3D code data
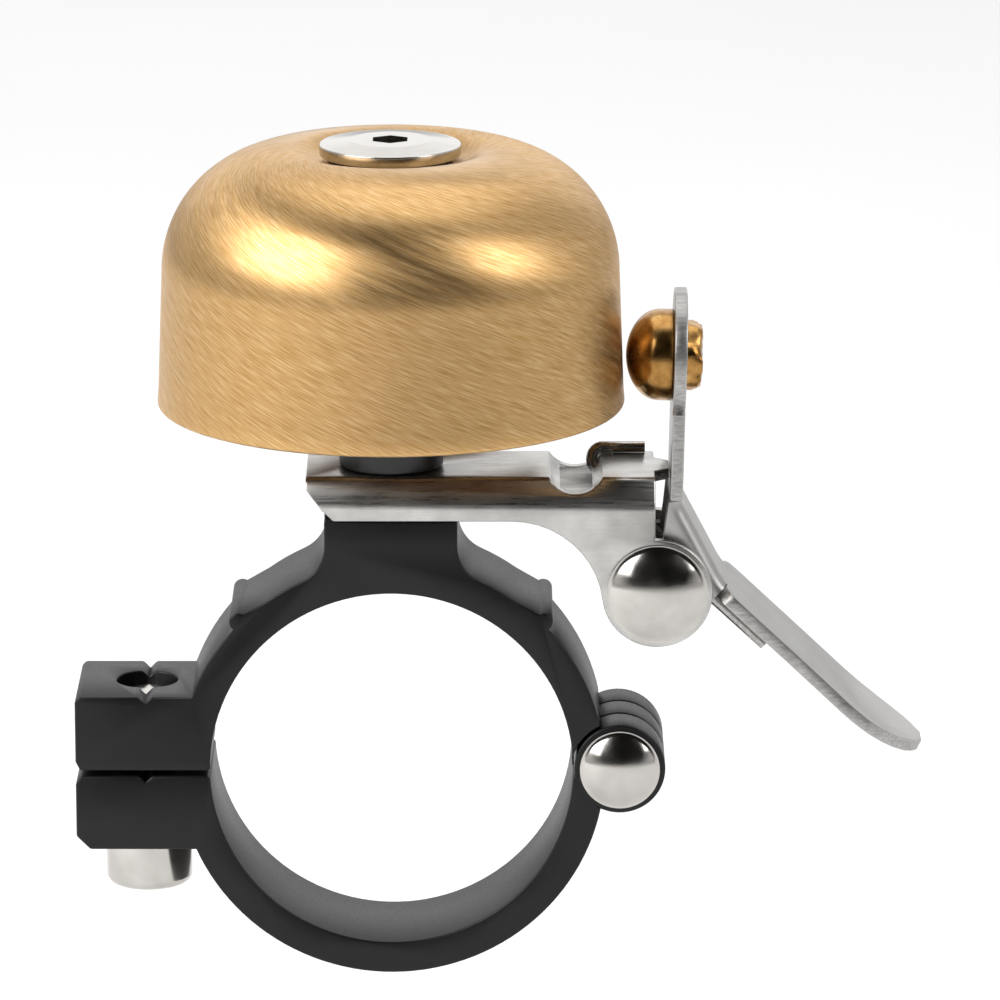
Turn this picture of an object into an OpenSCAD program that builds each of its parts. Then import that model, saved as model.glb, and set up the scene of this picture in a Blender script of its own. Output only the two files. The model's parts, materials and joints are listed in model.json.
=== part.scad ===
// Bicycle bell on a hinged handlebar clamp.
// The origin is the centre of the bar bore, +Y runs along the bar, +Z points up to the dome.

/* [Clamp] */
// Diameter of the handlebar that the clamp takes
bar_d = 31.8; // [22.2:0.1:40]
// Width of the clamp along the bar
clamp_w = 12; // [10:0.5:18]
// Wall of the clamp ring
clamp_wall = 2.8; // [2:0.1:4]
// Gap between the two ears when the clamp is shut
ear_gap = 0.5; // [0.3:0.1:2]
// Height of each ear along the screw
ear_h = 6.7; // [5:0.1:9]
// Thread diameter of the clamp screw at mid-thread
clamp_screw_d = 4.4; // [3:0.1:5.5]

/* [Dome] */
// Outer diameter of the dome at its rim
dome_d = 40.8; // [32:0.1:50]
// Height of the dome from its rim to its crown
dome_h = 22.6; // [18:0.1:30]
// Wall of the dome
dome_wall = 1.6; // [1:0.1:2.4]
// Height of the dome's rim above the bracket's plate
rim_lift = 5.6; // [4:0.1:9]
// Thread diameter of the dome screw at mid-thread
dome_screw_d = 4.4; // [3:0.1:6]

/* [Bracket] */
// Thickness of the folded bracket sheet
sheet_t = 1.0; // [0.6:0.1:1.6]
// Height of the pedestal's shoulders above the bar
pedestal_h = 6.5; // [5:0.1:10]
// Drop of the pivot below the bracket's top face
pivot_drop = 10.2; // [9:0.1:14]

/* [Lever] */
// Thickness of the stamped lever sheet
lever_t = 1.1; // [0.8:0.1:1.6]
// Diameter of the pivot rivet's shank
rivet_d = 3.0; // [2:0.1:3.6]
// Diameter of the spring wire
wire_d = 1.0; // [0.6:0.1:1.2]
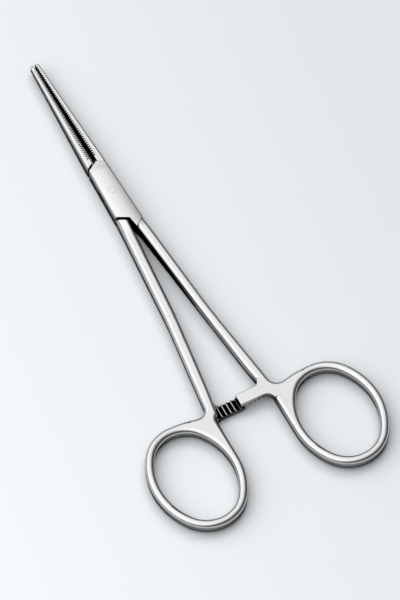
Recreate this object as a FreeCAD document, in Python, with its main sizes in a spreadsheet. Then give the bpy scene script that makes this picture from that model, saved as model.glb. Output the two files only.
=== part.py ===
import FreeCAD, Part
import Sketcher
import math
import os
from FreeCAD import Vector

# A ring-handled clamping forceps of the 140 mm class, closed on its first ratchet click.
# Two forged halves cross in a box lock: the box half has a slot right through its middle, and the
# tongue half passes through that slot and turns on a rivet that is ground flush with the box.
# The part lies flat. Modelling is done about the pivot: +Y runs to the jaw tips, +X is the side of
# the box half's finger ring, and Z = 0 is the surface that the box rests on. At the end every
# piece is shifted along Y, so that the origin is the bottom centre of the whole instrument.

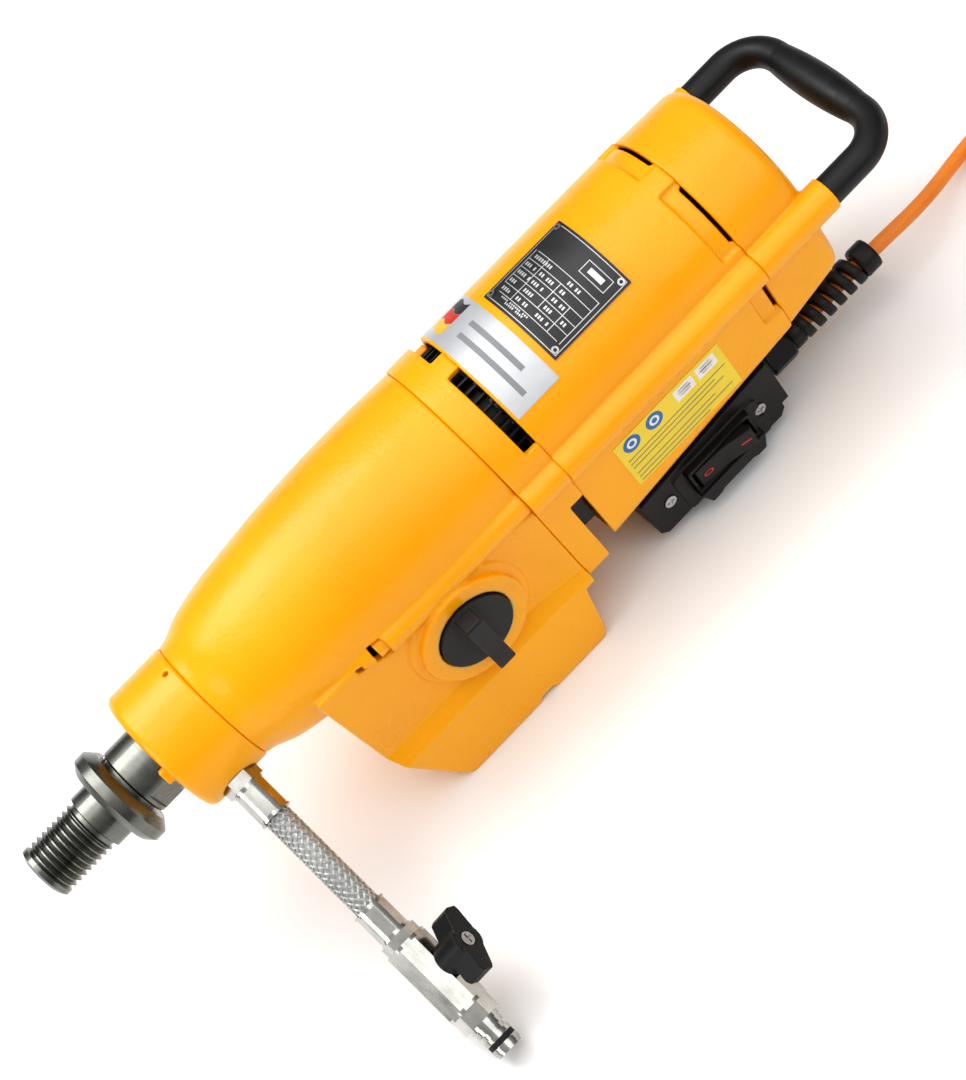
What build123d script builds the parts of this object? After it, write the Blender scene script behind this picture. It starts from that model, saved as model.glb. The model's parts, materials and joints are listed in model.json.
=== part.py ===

• _Exercise task_
Extract the full listing above without altering anything.

• _Output for this task_
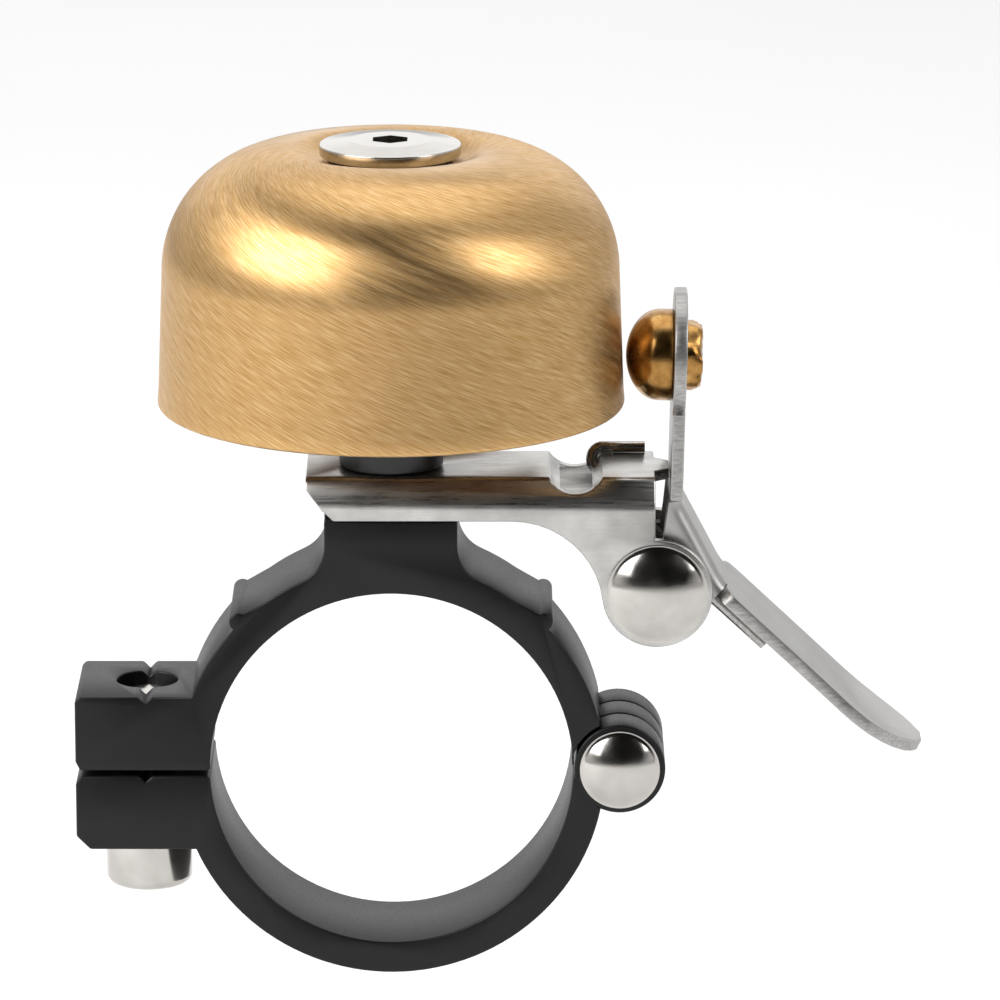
Turn this picture of an object into an OpenSCAD program that builds each of its parts. Then import that model, saved as model.glb, and set up the scene of this picture in a Blender script of its own. Output only the two files. The model's parts, materials and joints are listed in model.json.
=== part.scad ===
// Bicycle bell on a hinged handlebar clamp.
// The origin is the centre of the bar bore, +Y runs along the bar, +Z points up to the dome.

/* [Clamp] */
// Diameter of the handlebar that the clamp takes
bar_d = 31.8; // [22.2:0.1:40]
// Width of the clamp along the bar
clamp_w = 12; // [10:0.5:18]
// Wall of the clamp ring
clamp_wall = 2.8; // [2:0.1:4]
// Gap between the two ears when the clamp is shut
ear_gap = 0.5; // [0.3:0.1:2]
// Height of each ear along the screw
ear_h = 6.7; // [5:0.1:9]
// Thread diameter of the clamp screw at mid-thread
clamp_screw_d = 4.4; // [3:0.1:5.5]

/* [Dome] */
// Outer diameter of the dome at its rim
dome_d = 40.8; // [32:0.1:50]
// Height of the dome from its rim to its crown
dome_h = 22.6; // [18:0.1:30]
// Wall of the dome
dome_wall = 1.6; // [1:0.1:2.4]
// Height of the dome's rim above the bracket's plate
rim_lift = 5.6; // [4:0.1:9]
// Thread diameter of the dome screw at mid-thread
dome_screw_d = 4.4; // [3:0.1:6]

/* [Bracket] */
// Thickness of the folded bracket sheet
sheet_t = 1.0; // [0.6:0.1:1.6]
// Height of the pedestal's shoulders above the bar
pedestal_h = 6.5; // [5:0.1:10]
// Drop of the pivot below the bracket's top face
pivot_drop = 10.2; // [9:0.1:14]

/* [Lever] */
// Thickness of the stamped lever sheet
lever_t = 1.1; // [0.8:0.1:1.6]
// Diameter of the pivot rivet's shank
rivet_d = 3.0; // [2:0.1:3.6]
// Diameter of the spring wire
wire_d = 1.0; // [0.6:0.1:1.2]
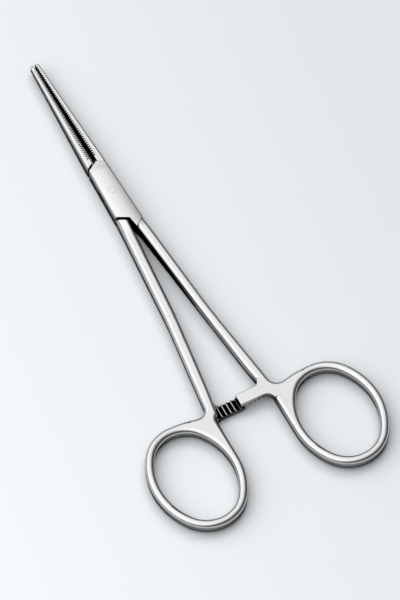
Recreate this object as a FreeCAD document, in Python, with its main sizes in a spreadsheet. Then give the bpy scene script that makes this picture from that model, saved as model.glb. Output the two files only.
=== part.py ===
import FreeCAD, Part
import Sketcher
import math
import os
from FreeCAD import Vector

# A ring-handled clamping forceps of the 140 mm class, closed on its first ratchet click.
# Two forged halves cross in a box lock: the box half has a slot right through its middle, and the
# tongue half passes through that slot and turns on a rivet that is ground flush with the box.
# The part lies flat. Modelling is done about the pivot: +Y runs to the jaw tips, +X is the side of
# the box half's finger ring, and Z = 0 is the surface that the box rests on. At the end every
# piece is shifted along Y, so that the origin is the bottom centre of the whole instrument.

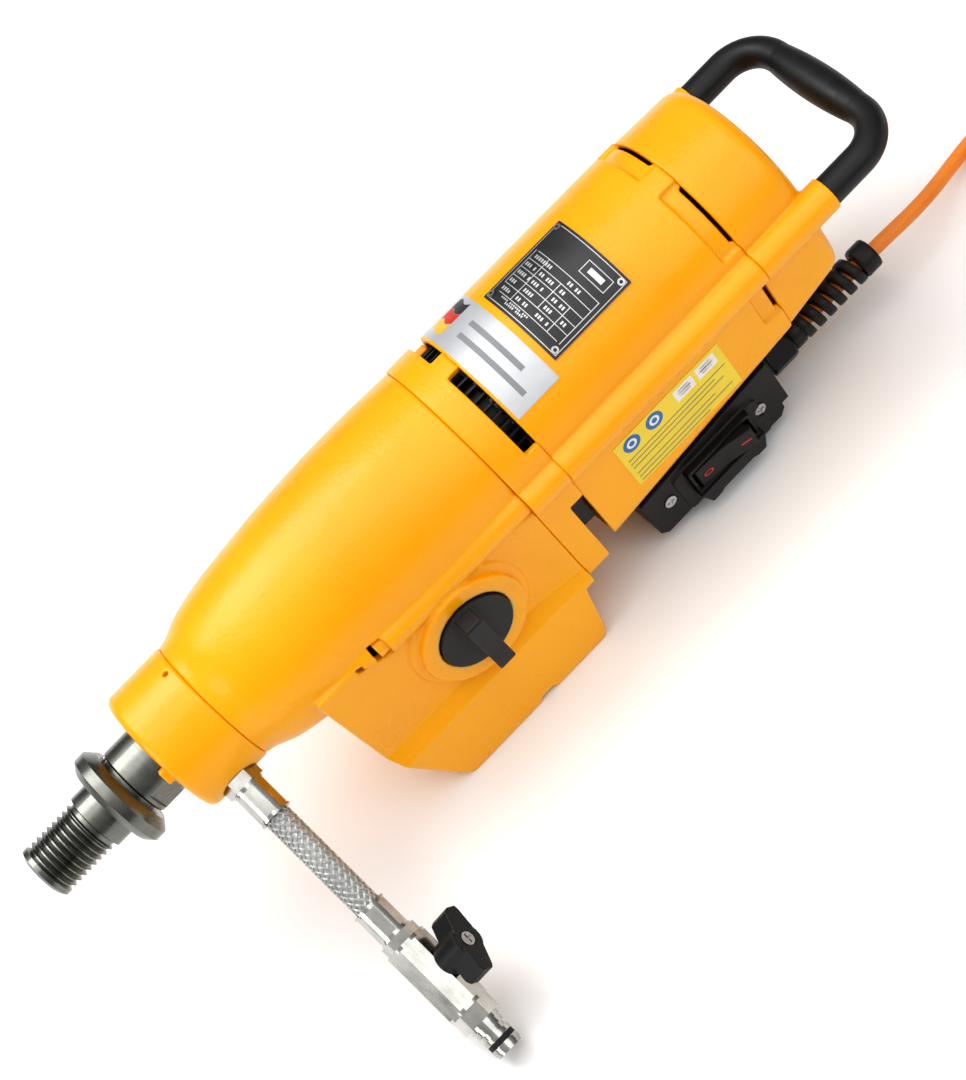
What build123d script builds the parts of this object? After it, write the Blender scene script behind this picture. It starts from that model, saved as model.glb. The model's parts, materials and joints are listed in model.json.
=== part.py ===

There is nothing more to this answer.